The task | Copy out all of the data below with no alterations.

=-=-=

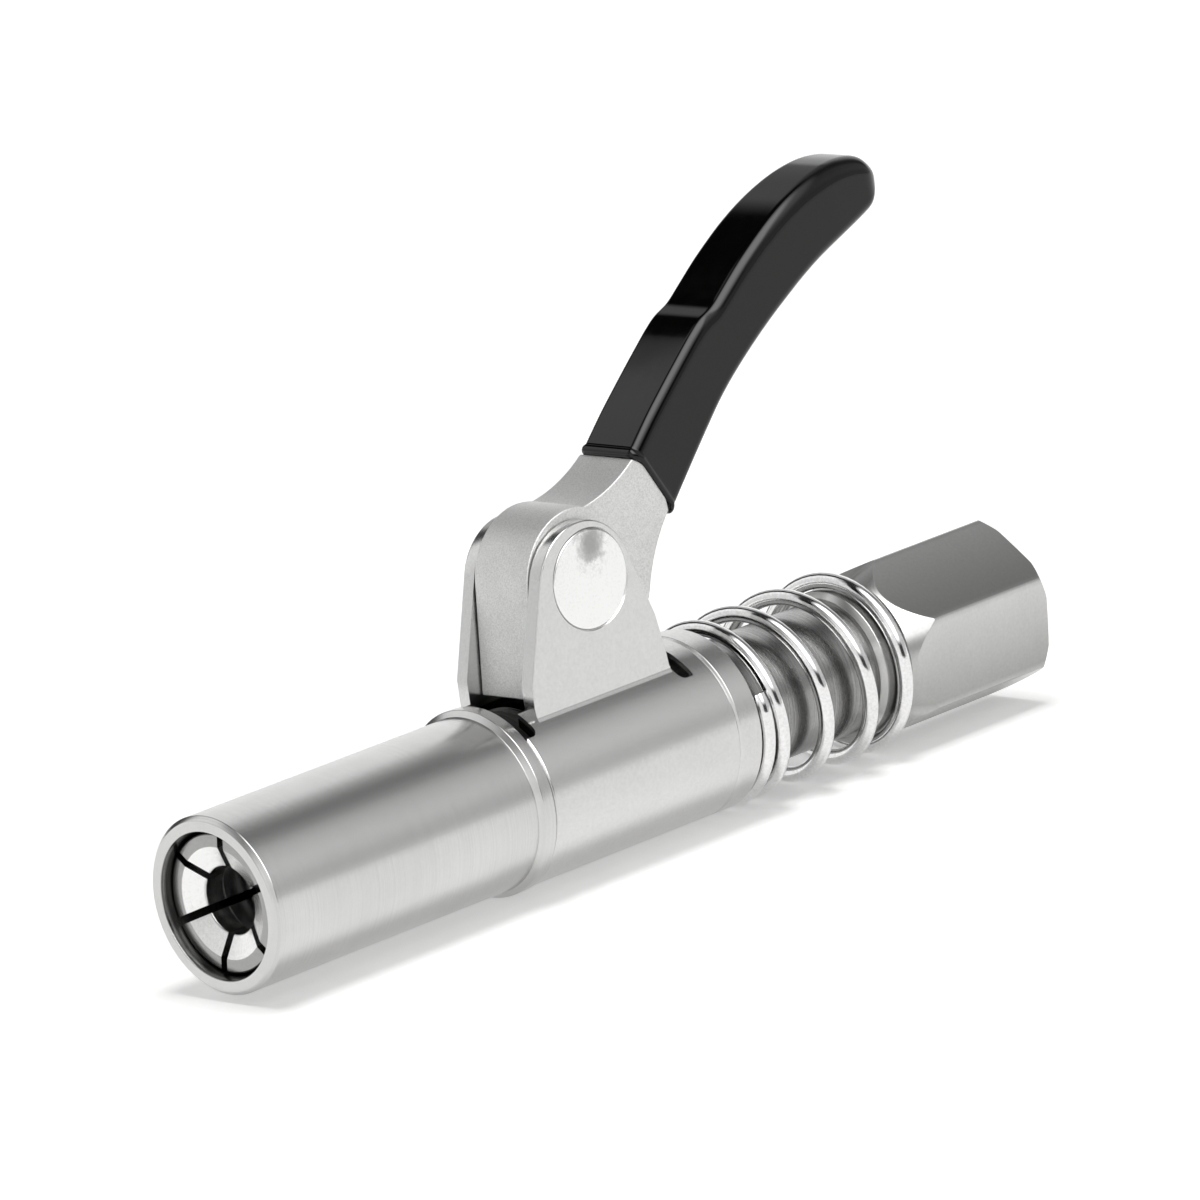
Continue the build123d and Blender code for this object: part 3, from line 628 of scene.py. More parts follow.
def makeYoke():
    # a turned tube and a plate in the ears' outline, joined; bore, slot, reliefs and hole cut out
    v = yoke
    outer = v["earGap"] / 2 + v["earThickness"]
    half = v["earGap"] / 2
    ends = roundCorners(
        [(v["front"], 0), (v["front"], v["radius"]), (v["rear"], v["radius"]), (v["rear"], 0)],
        [0, v["endRound"], v["endRound"], 0], closed=False)
    tube = cylinderMesh("tube", ends[1:-1], v["sides"])
    steps = [("UNION", cappedMesh("ears", plateGrid(earOutline(), outer, v["rim"])))]
    steps += [("UNION", creaseMesh(side)) for side in (-1, 1)]
    spigotEnd, collarStart = v["front"] + v["spigotIn"], v["rear"] - v["collarIn"]
    before, behind = v["front"] - v["cutPast"], v["rear"] + v["cutPast"]
    bore = [(before, v["threadRadius"]), (spigotEnd, v["threadRadius"]), (spigotEnd, v["bore"]),
            (collarStart, v["bore"]), (collarStart, v["threadRadius"]), (behind, v["threadRadius"])]
    steps.append(("DIFFERENCE", cylinderMesh("bore", bore, v["sides"])))
    slot = [(before, -half), (v["slotEnd"], -half), (v["slotEnd"], half), (before, half)]
    steps.append(("DIFFERENCE", prismMesh("slot", slot, (0, v["slotTop"]), axis=2)))
    # wide relief cuts at both ends of the slot, their inner corners rounded
    front, rear, wide = v["frontReliefRound"], v["rearReliefRound"], v["reliefHalf"]
    for start, end, radii in ((before, v["front"] + v["frontRelief"], [0, front, front, 0]),
                              (v["slotEnd"] - v["rearRelief"], v["slotEnd"], [rear, 0, 0, rear])):
        loop = roundCorners([(start, -wide), (end, -wide), (end, wide), (start, wide)], radii)
        steps.append(("DIFFERENCE", prismMesh("relief", loop, (v["reliefFloor"], v["reliefTop"]), axis=2)))
    flare, past = v["pinHole"] + v["holeEdge"], v["holeCut"]
    hole = turnedAboutX([(-past, flare), (-outer, flare), (v["holeEdge"] - outer, v["pinHole"]),
                         (outer - v["holeEdge"], v["pinHole"]), (outer, flare), (past, flare)], 96)
    steps.append(("DIFFERENCE", cappedMesh("hole", aboutPivot(hole))))
    addPiece("yoke_body", cutAndJoin("yoke_body", tube, steps), "sleeve", "yoke", "sleeve_nickel",
             "satinNickelPlain", 30)


makeYoke()

# rear collar: screwed into the yoke; the V of its front edge is the dark joint line
rearCollar = {
    "front": -42.1, "frontBevel": 0.3, "rear": -39.0, "rearBevel": 0.4, "inner": 6.45, "outer": 8.6,
    "spigot": 1.9, "spigotRadius": 7.5, "sides": 160,
}


def makeRearCollar():
    # one closed profile turned about X
    v = rearCollar
    grid = turnedRows([
        (v["front"] - v["spigot"], v["inner"], 0.1), (v["rear"], v["inner"], 0.15),
        (v["rear"], v["outer"] - v["rearBevel"], 0.12), (v["rear"] - v["rearBevel"], v["outer"], 0.12),
        (v["front"] + v["frontBevel"], v["outer"], 0.08), (v["front"], v["outer"] - v["frontBevel"], 0.03),
        (v["front"], v["spigotRadius"], 0), (v["front"] - v["spigot"], v["spigotRadius"], 0.15),
    ], v["sides"])
    addRing("rear_collar_body", grid, "sleeve", "rear_collar", "sleeve_nickel", "satinNickelPlain")


makeRearCollar()

# hex body: hex with the hose port, neck under the spring, then the stem with the toe's waist
hexBody = {
    "flats": 15.0, "crown": 0.12, "turn": 6.5, "cornerRound": 0.28, "length": 18.3, "frontSlope": 19.0,
    "edgeSink": 0.02, "endRadius": 7.85, "endStep": 0.1, "neckRadius": 7.2, "neckLength": 3.5,
    "neckBevel": 0.5, "stemRadius": 6.4, "portRadius": 4.3, "portDepth": 11.0, "portMouth": 4.7,
    "threadBegins": -0.2, "threadPitch": 0.94, "threadDepth": 0.5, "passage": 1.5, "stemFront": -70.5,
    "camWall": -55.68, "waistEnd": -50.03, "waistRadius": 3.9, "grooveFront": -44.94, "grooveRear": -44.0,
    "grooveRadius": 5.6, "valveSeat": -57.88, "valveBore": 2.95, "threadEnd": -65.2, "holderThread": 4.2,
}


def hexEdge():
    # the hexagon's edge with its corners rounded and more points on the flats, as the angles
    # about X and the radii of its points
    v = hexBody
    turns = np.radians(v["turn"] + 60 * np.arange(6))
    corners = v["flats"] / np.sqrt(3) * np.stack([-np.sin(turns), np.cos(turns)], -1)
    edge = roundCorners(corners, v["cornerRound"], steps=6)
    parts = []
    for here, after in zip(edge, np.roll(edge, -1, 0)):
        count = 18 if np.linalg.norm(after - here) > 1 else 1
        parts.append(here + (after - here) * np.linspace(0, 1, count, endpoint=False)[:, None])
    edge = np.vstack(parts)
    # linishing leaves each flat a little fuller in its middle: r grows by crown x (1 - s^2)
    share = np.mod(np.degrees(np.arctan2(-edge[:, 0], edge[:, 1])) - v["turn"], 60) / 30 - 1
    edge *= 1 + v["crown"] / v["flats"] * 2 * (1 - share[:, None] ** 2)
    return np.arctan2(-edge[:, 0], edge[:, 1]), np.hypot(edge[:, 0], edge[:, 1])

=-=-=

Result of this task |
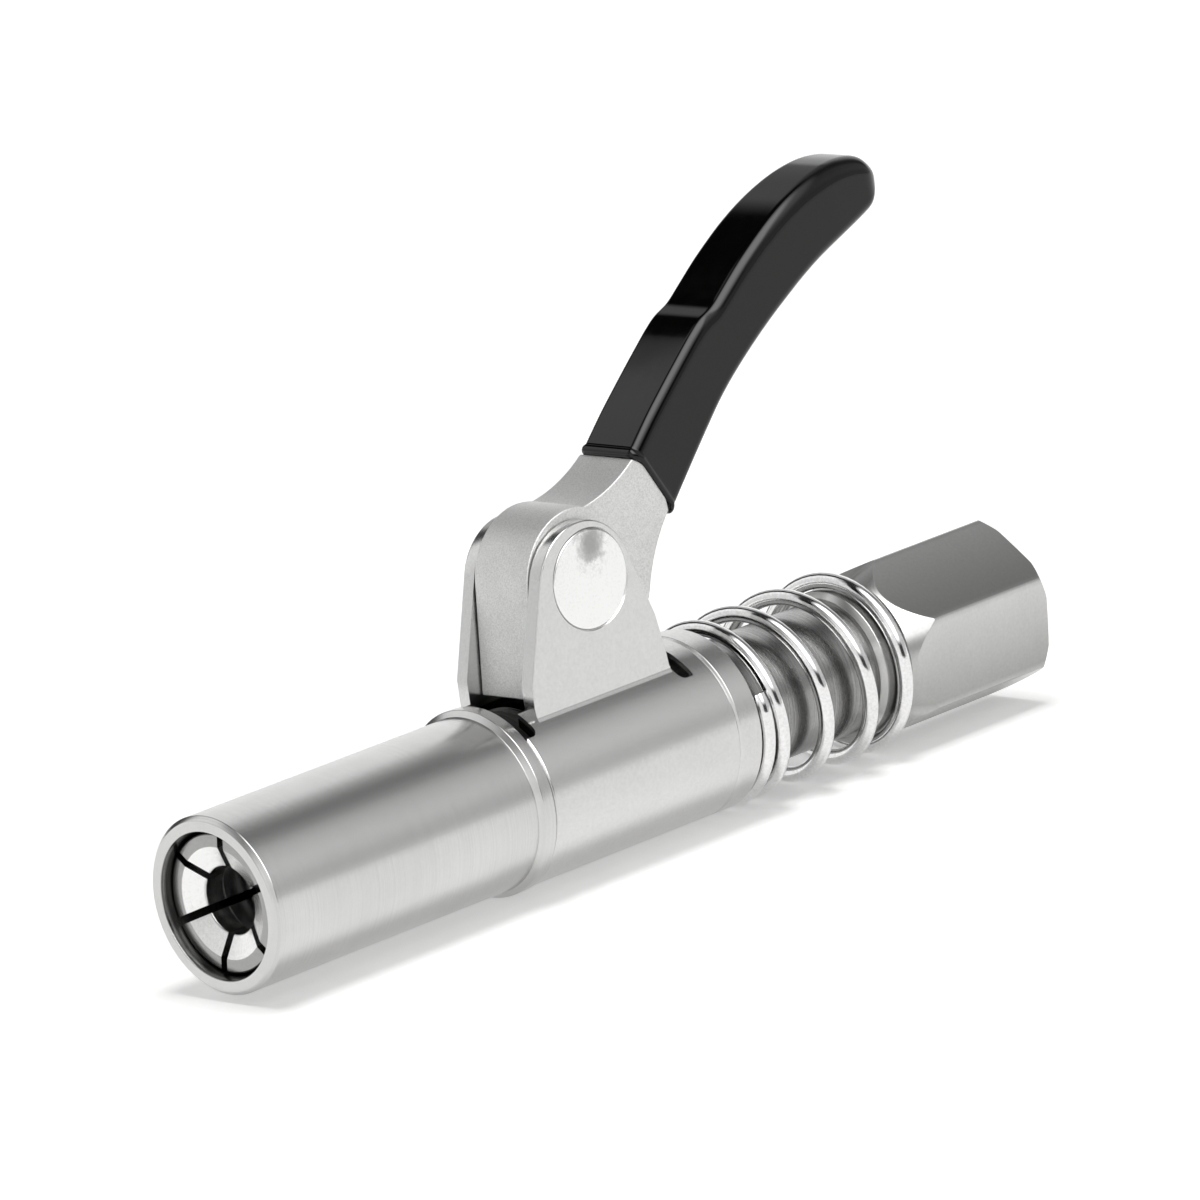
Continue the build123d and Blender code for this object: part 3, from line 628 of scene.py. More parts follow.
def makeYoke():
    # a turned tube and a plate in the ears' outline, joined; bore, slot, reliefs and hole cut out
    v = yoke
    outer = v["earGap"] / 2 + v["earThickness"]
    half = v["earGap"] / 2
    ends = roundCorners(
        [(v["front"], 0), (v["front"], v["radius"]), (v["rear"], v["radius"]), (v["rear"], 0)],
        [0, v["endRound"], v["endRound"], 0], closed=False)
    tube = cylinderMesh("tube", ends[1:-1], v["sides"])
    steps = [("UNION", cappedMesh("ears", plateGrid(earOutline(), outer, v["rim"])))]
    steps += [("UNION", creaseMesh(side)) for side in (-1, 1)]
    spigotEnd, collarStart = v["front"] + v["spigotIn"], v["rear"] - v["collarIn"]
    before, behind = v["front"] - v["cutPast"], v["rear"] + v["cutPast"]
    bore = [(before, v["threadRadius"]), (spigotEnd, v["threadRadius"]), (spigotEnd, v["bore"]),
            (collarStart, v["bore"]), (collarStart, v["threadRadius"]), (behind, v["threadRadius"])]
    steps.append(("DIFFERENCE", cylinderMesh("bore", bore, v["sides"])))
    slot = [(before, -half), (v["slotEnd"], -half), (v["slotEnd"], half), (before, half)]
    steps.append(("DIFFERENCE", prismMesh("slot", slot, (0, v["slotTop"]), axis=2)))
    # wide relief cuts at both ends of the slot, their inner corners rounded
    front, rear, wide = v["frontReliefRound"], v["rearReliefRound"], v["reliefHalf"]
    for start, end, radii in ((before, v["front"] + v["frontRelief"], [0, front, front, 0]),
                              (v["slotEnd"] - v["rearRelief"], v["slotEnd"], [rear, 0, 0, rear])):
        loop = roundCorners([(start, -wide), (end, -wide), (end, wide), (start, wide)], radii)
        steps.append(("DIFFERENCE", prismMesh("relief", loop, (v["reliefFloor"], v["reliefTop"]), axis=2)))
    flare, past = v["pinHole"] + v["holeEdge"], v["holeCut"]
    hole = turnedAboutX([(-past, flare), (-outer, flare), (v["holeEdge"] - outer, v["pinHole"]),
                         (outer - v["holeEdge"], v["pinHole"]), (outer, flare), (past, flare)], 96)
    steps.append(("DIFFERENCE", cappedMesh("hole", aboutPivot(hole))))
    addPiece("yoke_body", cutAndJoin("yoke_body", tube, steps), "sleeve", "yoke", "sleeve_nickel",
             "satinNickelPlain", 30)


makeYoke()

# rear collar: screwed into the yoke; the V of its front edge is the dark joint line
rearCollar = {
    "front": -42.1, "frontBevel": 0.3, "rear": -39.0, "rearBevel": 0.4, "inner": 6.45, "outer": 8.6,
    "spigot": 1.9, "spigotRadius": 7.5, "sides": 160,
}


def makeRearCollar():
    # one closed profile turned about X
    v = rearCollar
    grid = turnedRows([
        (v["front"] - v["spigot"], v["inner"], 0.1), (v["rear"], v["inner"], 0.15),
        (v["rear"], v["outer"] - v["rearBevel"], 0.12), (v["rear"] - v["rearBevel"], v["outer"], 0.12),
        (v["front"] + v["frontBevel"], v["outer"], 0.08), (v["front"], v["outer"] - v["frontBevel"], 0.03),
        (v["front"], v["spigotRadius"], 0), (v["front"] - v["spigot"], v["spigotRadius"], 0.15),
    ], v["sides"])
    addRing("rear_collar_body", grid, "sleeve", "rear_collar", "sleeve_nickel", "satinNickelPlain")


makeRearCollar()

# hex body: hex with the hose port, neck under the spring, then the stem with the toe's waist
hexBody = {
    "flats": 15.0, "crown": 0.12, "turn": 6.5, "cornerRound": 0.28, "length": 18.3, "frontSlope": 19.0,
    "edgeSink": 0.02, "endRadius": 7.85, "endStep": 0.1, "neckRadius": 7.2, "neckLength": 3.5,
    "neckBevel": 0.5, "stemRadius": 6.4, "portRadius": 4.3, "portDepth": 11.0, "portMouth": 4.7,
    "threadBegins": -0.2, "threadPitch": 0.94, "threadDepth": 0.5, "passage": 1.5, "stemFront": -70.5,
    "camWall": -55.68, "waistEnd": -50.03, "waistRadius": 3.9, "grooveFront": -44.94, "grooveRear": -44.0,
    "grooveRadius": 5.6, "valveSeat": -57.88, "valveBore": 2.95, "threadEnd": -65.2, "holderThread": 4.2,
}


def hexEdge():
    # the hexagon's edge with its corners rounded and more points on the flats, as the angles
    # about X and the radii of its points
    v = hexBody
    turns = np.radians(v["turn"] + 60 * np.arange(6))
    corners = v["flats"] / np.sqrt(3) * np.stack([-np.sin(turns), np.cos(turns)], -1)
    edge = roundCorners(corners, v["cornerRound"], steps=6)
    parts = []
    for here, after in zip(edge, np.roll(edge, -1, 0)):
        count = 18 if np.linalg.norm(after - here) > 1 else 1
        parts.append(here + (after - here) * np.linspace(0, 1, count, endpoint=False)[:, None])
    edge = np.vstack(parts)
    # linishing leaves each flat a little fuller in its middle: r grows by crown x (1 - s^2)
    share = np.mod(np.degrees(np.arctan2(-edge[:, 0], edge[:, 1])) - v["turn"], 60) / 30 - 1
    edge *= 1 + v["crown"] / v["flats"] * 2 * (1 - share[:, None] ** 2)
    return np.arctan2(-edge[:, 0], edge[:, 1]), np.hypot(edge[:, 0], edge[:, 1])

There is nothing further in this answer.